• Given instruction:
Pull out every line below that contains the word "parts".

— Start —

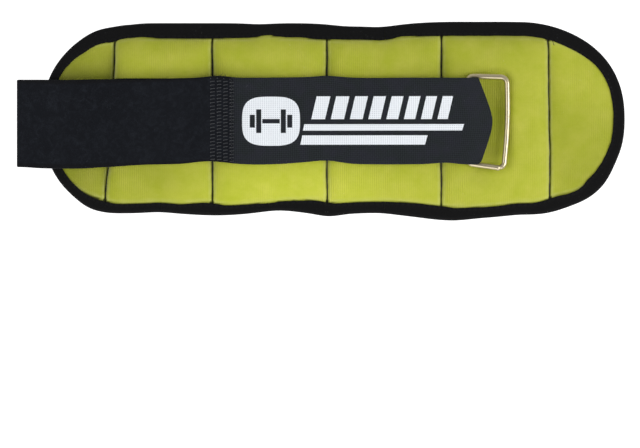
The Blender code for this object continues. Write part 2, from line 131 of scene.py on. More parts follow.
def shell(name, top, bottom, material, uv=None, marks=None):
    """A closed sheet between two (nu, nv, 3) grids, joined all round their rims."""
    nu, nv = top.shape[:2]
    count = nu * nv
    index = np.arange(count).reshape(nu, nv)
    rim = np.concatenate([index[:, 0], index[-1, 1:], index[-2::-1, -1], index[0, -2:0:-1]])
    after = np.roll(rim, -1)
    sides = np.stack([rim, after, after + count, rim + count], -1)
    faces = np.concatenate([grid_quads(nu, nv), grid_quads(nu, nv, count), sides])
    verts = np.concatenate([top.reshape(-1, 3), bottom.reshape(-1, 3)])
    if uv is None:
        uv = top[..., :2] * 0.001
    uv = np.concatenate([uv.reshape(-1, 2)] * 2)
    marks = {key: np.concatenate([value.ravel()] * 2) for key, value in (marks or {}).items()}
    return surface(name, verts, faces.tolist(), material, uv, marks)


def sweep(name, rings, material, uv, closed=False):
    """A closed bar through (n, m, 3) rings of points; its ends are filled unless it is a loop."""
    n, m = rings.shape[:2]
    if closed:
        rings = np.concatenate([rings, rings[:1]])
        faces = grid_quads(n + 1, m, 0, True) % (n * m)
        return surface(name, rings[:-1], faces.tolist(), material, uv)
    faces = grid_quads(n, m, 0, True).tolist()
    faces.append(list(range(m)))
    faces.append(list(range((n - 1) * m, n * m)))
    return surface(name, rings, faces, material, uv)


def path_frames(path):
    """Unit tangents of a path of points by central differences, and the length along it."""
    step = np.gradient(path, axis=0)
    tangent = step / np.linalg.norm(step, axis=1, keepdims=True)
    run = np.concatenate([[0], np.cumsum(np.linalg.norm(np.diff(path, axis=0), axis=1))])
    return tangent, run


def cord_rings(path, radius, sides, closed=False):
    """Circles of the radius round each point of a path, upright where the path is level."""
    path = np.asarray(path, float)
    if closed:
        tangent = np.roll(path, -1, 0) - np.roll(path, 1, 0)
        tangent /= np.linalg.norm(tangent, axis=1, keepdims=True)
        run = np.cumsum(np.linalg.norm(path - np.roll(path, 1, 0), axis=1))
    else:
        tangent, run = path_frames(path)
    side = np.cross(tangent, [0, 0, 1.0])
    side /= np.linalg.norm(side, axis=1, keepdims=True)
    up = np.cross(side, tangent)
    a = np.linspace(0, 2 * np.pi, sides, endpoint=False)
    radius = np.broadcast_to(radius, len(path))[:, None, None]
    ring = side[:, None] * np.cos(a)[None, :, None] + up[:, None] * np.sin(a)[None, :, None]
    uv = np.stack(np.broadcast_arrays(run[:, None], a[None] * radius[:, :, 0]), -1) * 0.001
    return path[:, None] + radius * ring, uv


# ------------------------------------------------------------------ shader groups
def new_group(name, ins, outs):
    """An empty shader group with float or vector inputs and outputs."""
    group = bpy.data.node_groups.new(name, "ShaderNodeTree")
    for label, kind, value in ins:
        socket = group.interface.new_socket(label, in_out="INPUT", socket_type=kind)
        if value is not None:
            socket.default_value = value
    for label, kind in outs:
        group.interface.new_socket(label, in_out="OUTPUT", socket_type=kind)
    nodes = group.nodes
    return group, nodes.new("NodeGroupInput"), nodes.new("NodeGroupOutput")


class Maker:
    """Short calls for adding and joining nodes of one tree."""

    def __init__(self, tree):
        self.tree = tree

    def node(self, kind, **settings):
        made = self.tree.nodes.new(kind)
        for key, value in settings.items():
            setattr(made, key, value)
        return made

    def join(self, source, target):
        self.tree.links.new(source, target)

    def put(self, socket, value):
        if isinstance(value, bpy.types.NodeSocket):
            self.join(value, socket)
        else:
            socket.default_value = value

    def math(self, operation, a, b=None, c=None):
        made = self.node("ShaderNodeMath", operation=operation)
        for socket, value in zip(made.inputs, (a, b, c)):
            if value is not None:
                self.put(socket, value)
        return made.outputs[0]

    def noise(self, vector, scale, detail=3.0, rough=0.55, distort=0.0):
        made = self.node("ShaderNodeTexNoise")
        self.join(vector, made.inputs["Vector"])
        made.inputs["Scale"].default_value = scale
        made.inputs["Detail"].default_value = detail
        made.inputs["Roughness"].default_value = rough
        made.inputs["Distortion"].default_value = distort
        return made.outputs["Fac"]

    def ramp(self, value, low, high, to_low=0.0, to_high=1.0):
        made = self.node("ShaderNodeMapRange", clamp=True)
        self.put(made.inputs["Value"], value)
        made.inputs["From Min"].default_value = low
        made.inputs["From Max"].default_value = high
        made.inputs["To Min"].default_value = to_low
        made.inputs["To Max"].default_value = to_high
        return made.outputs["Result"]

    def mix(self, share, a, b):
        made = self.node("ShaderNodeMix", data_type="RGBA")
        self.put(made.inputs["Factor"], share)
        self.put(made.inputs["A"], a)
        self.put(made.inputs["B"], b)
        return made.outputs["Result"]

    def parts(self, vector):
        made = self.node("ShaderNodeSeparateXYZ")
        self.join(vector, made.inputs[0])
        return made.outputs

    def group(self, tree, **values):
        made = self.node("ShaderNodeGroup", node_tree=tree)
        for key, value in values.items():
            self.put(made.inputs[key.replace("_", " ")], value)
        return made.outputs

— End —

• Full response:
The Blender code for this object continues. Write part 2, from line 131 of scene.py on. More parts follow.
    def parts(self, vector):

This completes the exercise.